• _Aim_
Filter for the word "from" and keep each matching line.

• _Data shown_
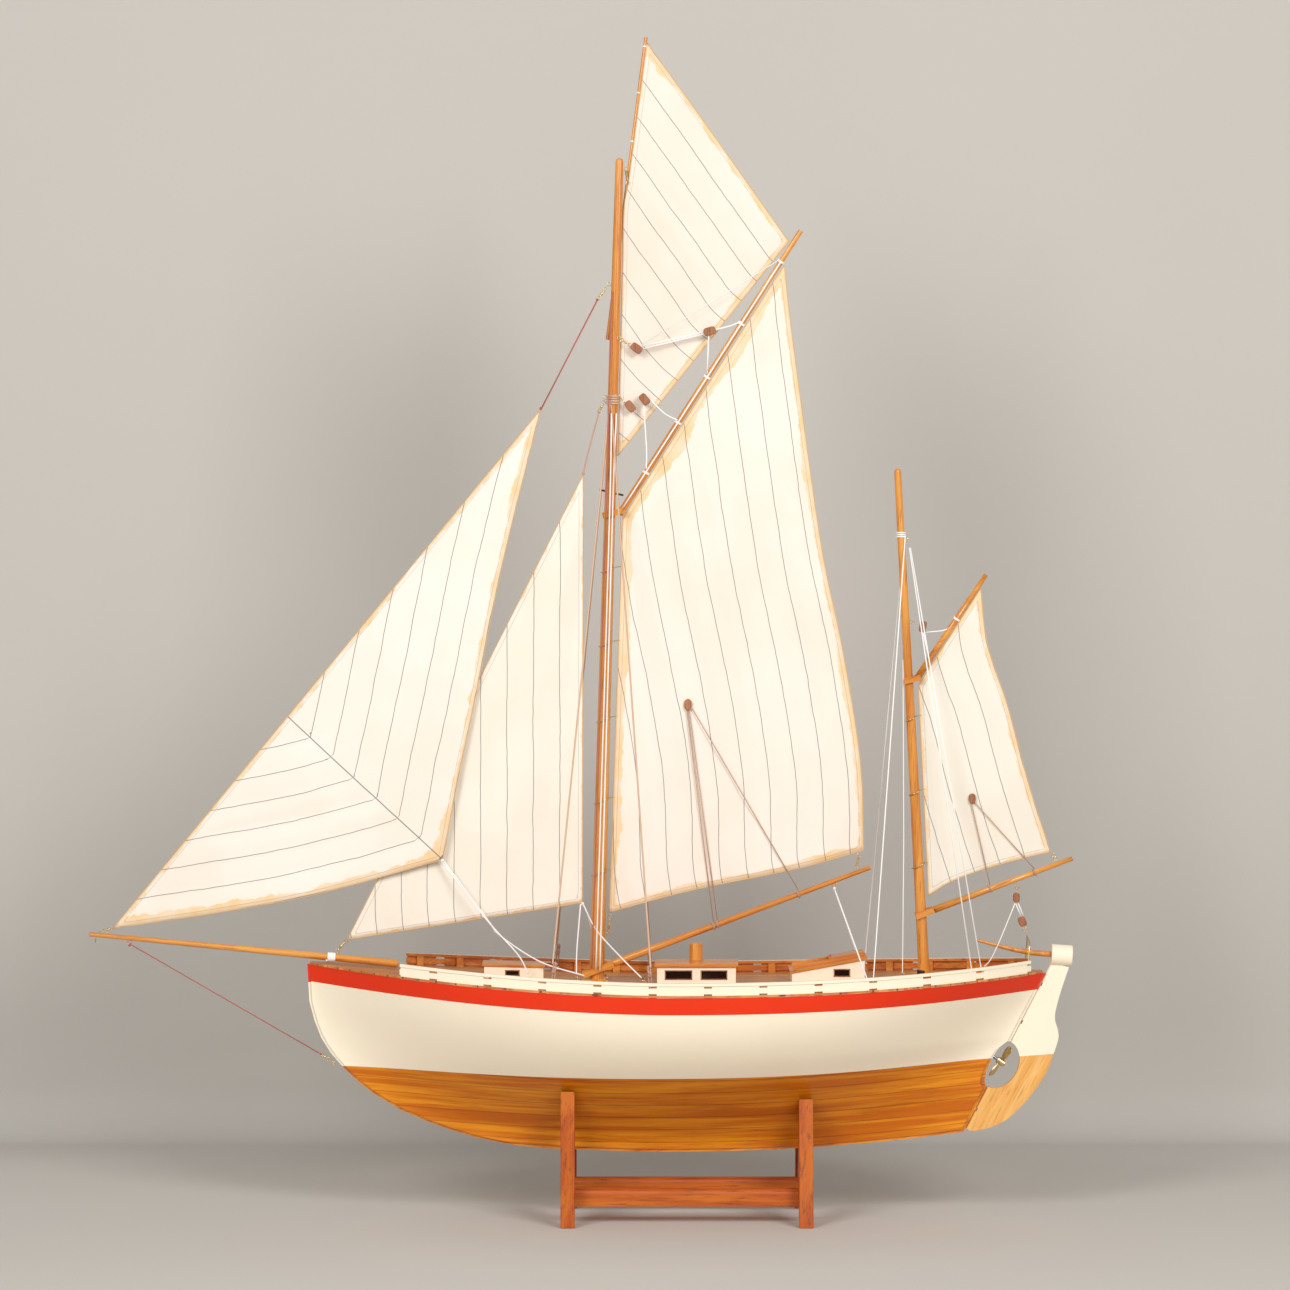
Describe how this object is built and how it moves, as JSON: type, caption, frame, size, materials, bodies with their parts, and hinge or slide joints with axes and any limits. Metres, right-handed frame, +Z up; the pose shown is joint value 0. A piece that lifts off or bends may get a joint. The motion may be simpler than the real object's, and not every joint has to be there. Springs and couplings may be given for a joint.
{
  "type": "gaff-rigged model sailing boat on stand",
  "caption": "Wooden two-masted gaff-rigged model sailing boat with swinging sails, rudder and tiller, turning propeller and a cradle stand.",
  "frame": {"origin": "on the floor under the middle of the whole model's length and beam", "axes": "+Z up; bow points along -X, port side towards -Y"},
  "size_m": [0.986, 0.2416, 1.1816],
  "materials": {
    "stand_wood": "satin varnish",
    "felt": "matt felt",
    "hull_wood": "gloss varnish",
    "deck_wood": "satin varnish",
    "spar_wood": "gloss varnish",
    "cream_paint": "gloss paint on wood",
    "red_paint": "gloss paint on wood",
    "brass": "polished",
    "sailcloth": "matt cotton",
    "white_cord": "twisted cord",
    "brown_cord": "tarred twine",
    "pane": "dark gloss",
    "motor_can": "brushed",
    "case": "matt"
  },
  "bodies": {
    "stand": {"stand_uprights": "stand_wood", "stand_cross_rails": "stand_wood", "stand_stretchers": "stand_wood", "stand_pads": "felt"},
    "boat": {"backbone": "hull_wood", "bottom_planking": "hull_wood", "topside_planking": "cream_paint", "sheer_band": "red_paint", "hull_frames": "hull_wood", "deck": "deck_wood", "bulwark_boards": "cream_paint", "bulwark_stanchions": "hull_wood", "cap_rails": "cream_paint", "bowsprit": "spar_wood", "bowsprit_fittings": "brass", "bobstay": "brown_cord", "main_mast": "spar_wood", "mizzen_mast": "spar_wood", "mast_fittings": "brass", "fore_hatch": "cream_paint", "fore_hatch_lid": "hull_wood", "deckhouse_walls": "cream_paint", "deckhouse_roof": "hull_wood", "funnel": "spar_wood", "aft_cabin_walls": "cream_paint", "aft_cabin_roof": "hull_wood", "cabin_windows": "pane", "main_shrouds": "brown_cord", "mizzen_shrouds": "white_cord", "shroud_lanyards": "brown_cord", "deck_eyes": "brass", "deck_cleats": "spar_wood", "sheet_horse": "brass", "gudgeons": "brass", "stern_tube": "brass", "motor": "motor_can", "motor_bed": "deck_wood", "equipment_shelf": "deck_wood", "radio_gear": "case", "running_lines": "white_cord", "sheets": "white_cord"},
    "hatch": {"companion_hatch": "spar_wood"},
    "rudder": {"rudder_blade": "cream_paint", "rudder_head": "cream_paint", "tiller": "spar_wood", "pintles": "brass"},
    "propeller": {"propeller": "brass", "shaft": "motor_can"},
    "main_sails": {"main_boom": "spar_wood", "main_gaff": "spar_wood", "mainsail": "sailcloth", "topsail": "sailcloth", "topsail_yard": "spar_wood", "main_hoops": "brass", "main_blocks": "spar_wood"},
    "mizzen_sails": {"mizzen_spars": "spar_wood", "mizzen_sail": "sailcloth", "mizzen_hoops": "brass"},
    "jib": {"jib": "sailcloth"},
    "staysail": {"staysail": "sailcloth"}
  },
  "joints": [
    {"name": "boat_lift", "type": "slide", "parent": "stand", "child": "boat", "axis": [0, 0, 1], "range_m": [0, 0.08]},
    {"name": "rudder_turn", "type": "hinge", "parent": "boat", "child": "rudder", "pos_m": [0.38789, 0, 0.087], "axis": [0.4582, 0, 0.8888], "range_deg": [-24, 24], "deforming": ["sheets"]},
    {"name": "propeller_spin", "type": "hinge", "parent": "boat", "child": "propeller", "pos_m": [0.4218, 0, 0.1565], "axis": [0.8192, 0, -0.5736], "continuous": true},
    {"name": "main_swing", "type": "hinge", "parent": "boat", "child": "main_sails", "pos_m": [0.0165, 0, 0.253], "axis": [0.028, 0, 0.9996], "range_deg": [-20, 20], "deforming": ["sheets", "running_lines"]},
    {"name": "mizzen_swing", "type": "hinge", "parent": "boat", "child": "mizzen_sails", "pos_m": [0.3435, 0, 0.26], "axis": [-0.0542, 0, 0.9985], "range_deg": [-20, 20], "deforming": ["sheets", "running_lines"]},
    {"name": "jib_swing", "type": "hinge", "parent": "boat", "child": "jib", "pos_m": [-0.48, 0, 0.288], "axis": [0.6183, 0, 0.7859], "range_deg": [-22, 0], "deforming": ["sheets"]},
    {"name": "staysail_swing", "type": "hinge", "parent": "boat", "child": "staysail", "pos_m": [-0.2485, 0, 0.263], "axis": [0.4401, 0, 0.8979], "range_deg": [0, 18], "deforming": ["sheets"]},
    {"name": "hatch_slide", "type": "slide", "parent": "boat", "child": "hatch", "axis": [-0.9834, 0, -0.1814], "range_m": [0, 0.025]}
  ]
}
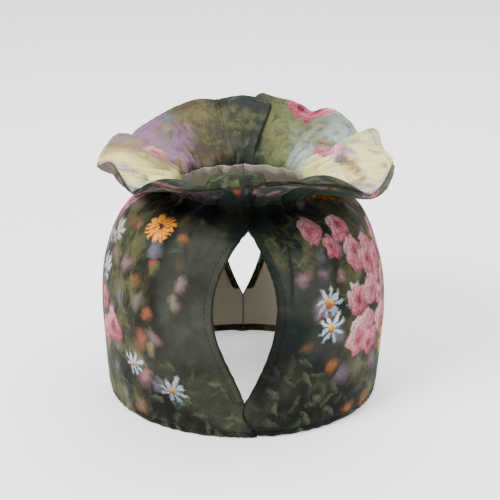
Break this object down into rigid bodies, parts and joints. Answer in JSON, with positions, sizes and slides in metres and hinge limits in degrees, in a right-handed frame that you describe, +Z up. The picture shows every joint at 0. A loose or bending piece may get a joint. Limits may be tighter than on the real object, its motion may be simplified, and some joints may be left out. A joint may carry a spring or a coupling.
{
  "type": "tea cosy",
  "caption": "Padded cloth cover for a teapot, open at the hem, with a spout slit, a handle slit and a flared frill above a gathered neck.",
  "frame": {"origin": "centre of the bounding box's floor, on the surface that the hem stands on", "axes": "+Z up, -Y towards the spout slit at the front, +X to the right as seen from the front"},
  "size_m": [0.1673, 0.1844, 0.1513],
  "materials": {
    "panel_cloth": "matte printed padded cloth",
    "frill_cloth": "matte printed cloth"
  },
  "bodies": {
    "root": {"panel_left": "panel_cloth", "panel_right": "panel_cloth", "frill_left": "frill_cloth", "frill_right": "frill_cloth"}
  },
  "joints": []
}
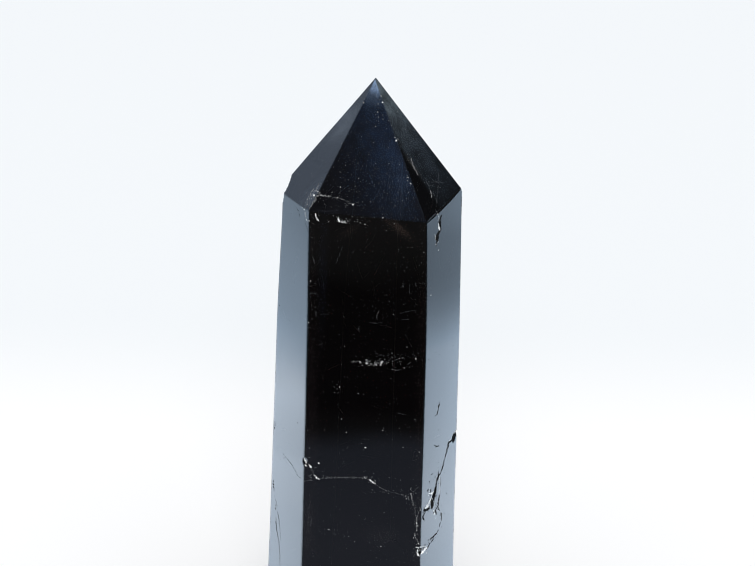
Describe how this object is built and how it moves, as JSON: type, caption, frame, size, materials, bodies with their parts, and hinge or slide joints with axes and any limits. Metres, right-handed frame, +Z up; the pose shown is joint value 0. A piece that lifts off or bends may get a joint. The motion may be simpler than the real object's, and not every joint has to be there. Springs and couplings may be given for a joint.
{
  "type": "morion quartz point",
  "caption": "Free-standing polished point of near-black smoky quartz: a hexagonal prism with a faceted pointed tip, worn and chipped edges and fine cracks, on a flat sawn foot.",
  "frame": {"origin": "centre of the crystal's footprint on the plane of its flat sawn foot", "axes": "+Z up the crystal from the foot to the tip, -Y out of the wide front prism face, +X to the right as seen from the front"},
  "size_m": [0.0302, 0.0272, 0.1],
  "materials": {
    "morion_quartz": "polished",
    "open_fracture": "satin"
  },
  "bodies": {
    "root": {"morion_point": "morion_quartz"}
  },
  "joints": []
}
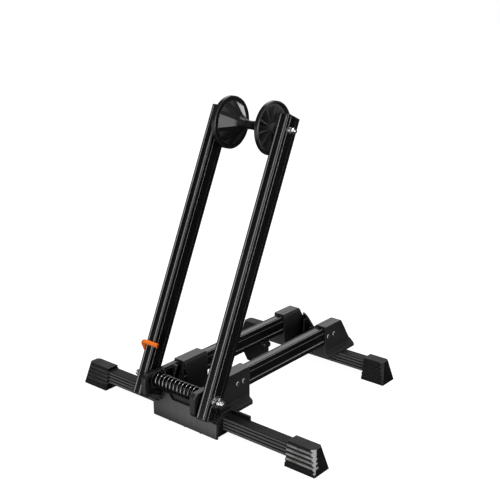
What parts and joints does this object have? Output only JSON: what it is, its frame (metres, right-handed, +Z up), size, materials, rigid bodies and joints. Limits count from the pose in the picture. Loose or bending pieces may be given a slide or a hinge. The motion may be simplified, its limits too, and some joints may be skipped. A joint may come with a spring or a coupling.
{
  "type": "bike repair stand",
  "caption": "Rear-hub bicycle stand: a rail base on ribbed rubber feet and two leaning, spring-closed poles with cones that grip the wheel's axle ends.",
  "frame": {"origin": "on the floor, under the middle of the stand's overall box", "axes": "+X along the crossbars to the stand's right, +Y to the back, where the poles lean, +Z up"},
  "size_m": [0.443, 0.3776, 0.4481],
  "materials": {
    "moulding": "fine spark-eroded grain",
    "anodised": "black anodised, semi-gloss",
    "bar_black": "black anodised, satin",
    "cone_plastic": "gloss",
    "cap_plastic": "satin",
    "foot_rubber": "matt",
    "zinc": "bright plated",
    "black_steel": "black oxide",
    "spring_steel": "dark oiled",
    "sleeve_vinyl": "gloss orange vinyl",
    "knob_plastic": "gloss"
  },
  "bodies": {
    "base": {"front_cradle": "moulding", "rear_cradle": "moulding", "left_rail": "anodised", "right_rail": "anodised", "front_bar": "bar_black", "rear_bar": "bar_black", "left_front_foot": "foot_rubber", "right_front_foot": "foot_rubber", "left_rear_foot": "foot_rubber", "right_rear_foot": "foot_rubber", "front_socket_screws": "black_steel", "rear_socket_screws": "black_steel", "tension_spring": "spring_steel", "rail_bracket": "moulding", "bracket_screw": "zinc", "bracket_knob": "knob_plastic"},
    "left_hinge": {"left_pivot_bush": "knob_plastic"},
    "left_arm": {"left_pole": "anodised", "left_pole_top_cap": "cap_plastic", "left_pole_bottom_cap": "cap_plastic", "left_pivot_bolt": "zinc", "left_pivot_washer": "zinc", "left_pivot_nut": "zinc", "left_cone_bolt": "zinc", "left_cone_spacer": "cap_plastic", "left_cone_washer": "zinc", "left_cone_nut": "zinc", "hook_pin": "zinc"},
    "left_wheel_cone": {"left_cone": "cone_plastic"},
    "right_hinge": {"right_pivot_bush": "knob_plastic"},
    "right_arm": {"right_pole": "anodised", "right_pole_top_cap": "cap_plastic", "right_pole_bottom_cap": "cap_plastic", "right_pivot_bolt": "zinc", "right_pivot_washer": "zinc", "right_pivot_nut": "zinc", "right_cone_bolt": "zinc", "right_cone_spacer": "cap_plastic", "right_cone_washer": "zinc", "right_cone_nut": "zinc"},
    "right_wheel_cone": {"right_cone": "cone_plastic"},
    "hook": {"hook_wire": "zinc", "hook_sleeve": "sleeve_vinyl"}
  },
  "joints": [
    {"name": "left_pole_fold", "type": "hinge", "parent": "base", "child": "left_hinge", "pos_m": [-0.05, -0.1646, 0.0648], "axis": [-1, 0, 0], "range_deg": [-20, 63]},
    {"name": "left_pole_splay", "type": "hinge", "parent": "left_hinge", "child": "left_arm", "pos_m": [-0.05298, -0.16959, 0.05389], "axis": [0, -0.9092, 0.4163], "range_deg": [0, 8], "stiffness_Nm_per_rad": 3, "springref_deg": -11.46},
    {"name": "left_cone_spin", "type": "hinge", "parent": "left_arm", "child": "left_wheel_cone", "pos_m": [-0.02, -0.00641, 0.41031], "axis": [1, 0, 0], "continuous": true},
    {"name": "right_pole_fold", "type": "hinge", "parent": "base", "child": "right_hinge", "pos_m": [0.05, -0.1646, 0.0648], "axis": [-1, 0, 0], "range_deg": [-20, 63]},
    {"name": "right_pole_splay", "type": "hinge", "parent": "right_hinge", "child": "right_arm", "pos_m": [0.05298, -0.16959, 0.05389], "axis": [0, 0.9092, -0.4163], "range_deg": [0, 8], "stiffness_Nm_per_rad": 3, "springref_deg": -11.46},
    {"name": "right_cone_spin", "type": "hinge", "parent": "right_arm", "child": "right_wheel_cone", "pos_m": [0.02, -0.00641, 0.41031], "axis": [1, 0, 0], "continuous": true},
    {"name": "hook_swing", "type": "hinge", "parent": "left_arm", "child": "hook", "pos_m": [-0.0726, -0.15211, 0.09208], "axis": [1, 0, 0], "range_deg": [0, 60]}
  ]
}
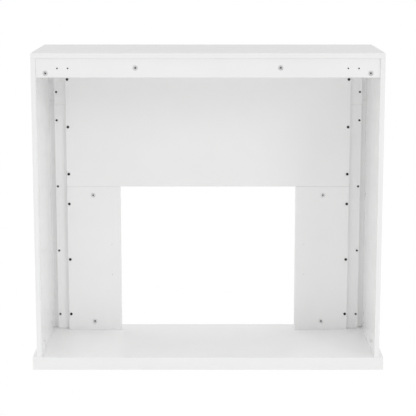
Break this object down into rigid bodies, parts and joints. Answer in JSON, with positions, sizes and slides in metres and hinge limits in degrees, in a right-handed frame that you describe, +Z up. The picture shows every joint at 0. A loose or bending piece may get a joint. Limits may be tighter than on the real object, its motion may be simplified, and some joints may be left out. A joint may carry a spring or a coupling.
{
  "type": "electric fireplace mantel surround",
  "caption": "White flat-pack mantel surround with an open back, a wide plinth and a rectangular opening for an electric firebox.",
  "frame": {"origin": "on the floor, under the middle of the base", "axes": "+X to the right as seen from the front, +Y towards the open back, +Z up; the decorated front faces -Y"},
  "size_m": [1.13, 0.368, 1.022],
  "materials": {
    "white_painted_board": "satin white paint over medium density fibreboard",
    "bare_board": "bare medium density fibreboard",
    "softwood_block": "planed softwood",
    "beech_dowel": "fluted beech",
    "zinc_cam": "die-cast zinc, bright, with a dark recess",
    "plated_steel": "zinc-plated steel",
    "black_screw": "black oxide steel",
    "dark_screw": "dark bronze-black plated steel"
  },
  "bodies": {
    "root": {"base_board": "white_painted_board", "base_brace_centre": "bare_board", "base_brace_left": "bare_board", "base_brace_right": "bare_board", "base_brace_screws": "plated_steel", "base_corner_block_front_left": "softwood_block", "base_corner_block_front_right": "softwood_block", "base_corner_block_rear_left": "softwood_block", "base_corner_block_rear_right": "softwood_block", "base_front_apron": "white_painted_board", "base_left_apron": "white_painted_board", "base_rear_apron": "white_painted_board", "base_right_apron": "white_painted_board", "frame_dowels": "beech_dowel", "frieze_face": "white_painted_board", "header_backing": "white_painted_board", "lower_surround_panel_left": "white_painted_board", "lower_surround_panel_right": "white_painted_board", "pilaster_face_left": "white_painted_board", "pilaster_face_right": "white_painted_board", "rail_cam_bolts": "plated_steel", "rail_cam_nuts": "zinc_cam", "rail_dowels": "beech_dowel", "rear_top_rail": "white_painted_board", "side_dowels": "beech_dowel", "side_foot_cam_bolts": "plated_steel", "side_foot_cam_nuts": "zinc_cam", "side_front_cam_bolts": "plated_steel", "side_front_cam_nuts": "zinc_cam", "side_head_cam_bolts": "plated_steel", "side_head_cam_nuts": "zinc_cam", "side_panel_left": "white_painted_board", "side_panel_right": "white_painted_board", "stile_left": "white_painted_board", "stile_right": "white_painted_board", "stile_screws": "dark_screw", "surround_cam_bolts": "plated_steel", "surround_cam_nuts": "zinc_cam", "surround_dowels": "beech_dowel", "surround_panel_screws": "black_screw", "top_board": "white_painted_board", "upper_surround_panel": "white_painted_board"}
  },
  "joints": []
}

• _Task result_
  "frame": {"origin": "centre of the bounding box's floor, on the surface that the hem stands on", "axes": "+Z up, -Y towards the spout slit at the front, +X to the right as seen from the front"},
  "frame": {"origin": "centre of the crystal's footprint on the plane of its flat sawn foot", "axes": "+Z up the crystal from the foot to the tip, -Y out of the wide front prism face, +X to the right as seen from the front"},
What parts and joints does this object have? Output only JSON: what it is, its frame (metres, right-handed, +Z up), size, materials, rigid bodies and joints. Limits count from the pose in the picture. Loose or bending pieces may be given a slide or a hinge. The motion may be simplified, its limits too, and some joints may be skipped. A joint may come with a spring or a coupling.
  "frame": {"origin": "on the floor, under the middle of the base", "axes": "+X to the right as seen from the front, +Y towards the open back, +Z up; the decorated front faces -Y"},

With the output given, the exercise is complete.